8. Ex.D-1 is the mortgage deed executed by the Plaintiff in favour of the Corporation on 2.9.1992. Ex.D-2 is the bond of guarantee executed on the same day. Ex.D-3 is another mortgage deed executed by the Plaintiff on 2.9.1992 and Ex.D-4 is the bond of guarantee. Ex.D-20 is the statement of accounts of M/s Sher-e-Punjab Rice Husk and Rice Bran Grinding Industry, Ropar maintained by the Corporation. The Defendants, in order to prove the relevant documents on record, have examined DW-1 S.L. Batash.
9. The dispute between the parties is now qua rate of interest. The case of the Defendant Corporation is that interest @ 20% per annum was liable to be charged in view of the condition mentioned in the mortgage deed, whereas; the case of the Plaintiff is that only simple interest was liable to be charged at a lesser rate.
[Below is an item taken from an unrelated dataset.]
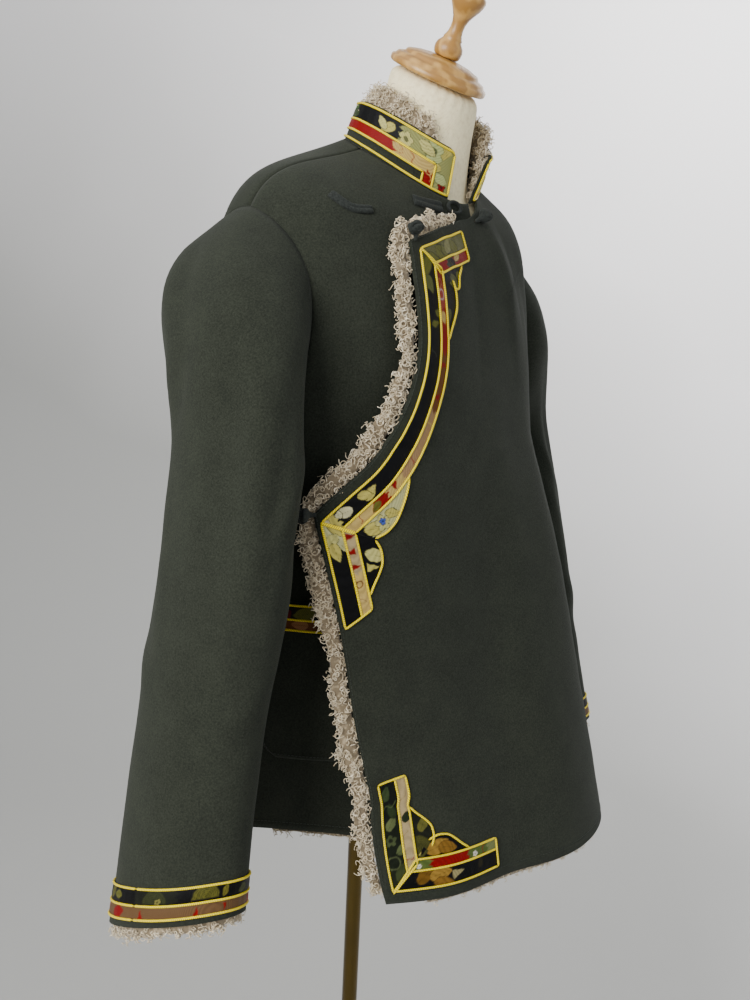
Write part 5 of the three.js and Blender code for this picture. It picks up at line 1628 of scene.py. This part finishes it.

Since the Plaintiff had failed to repay the instalments then penal interest was liable to be charged. In these circumstances, the Courts below had rightly dismissed the suit of the Plaintiff.
10. No substantial question of law arises in this regular second appeal, which would warrant interference by this Court. Accordingly, the same is dismissed.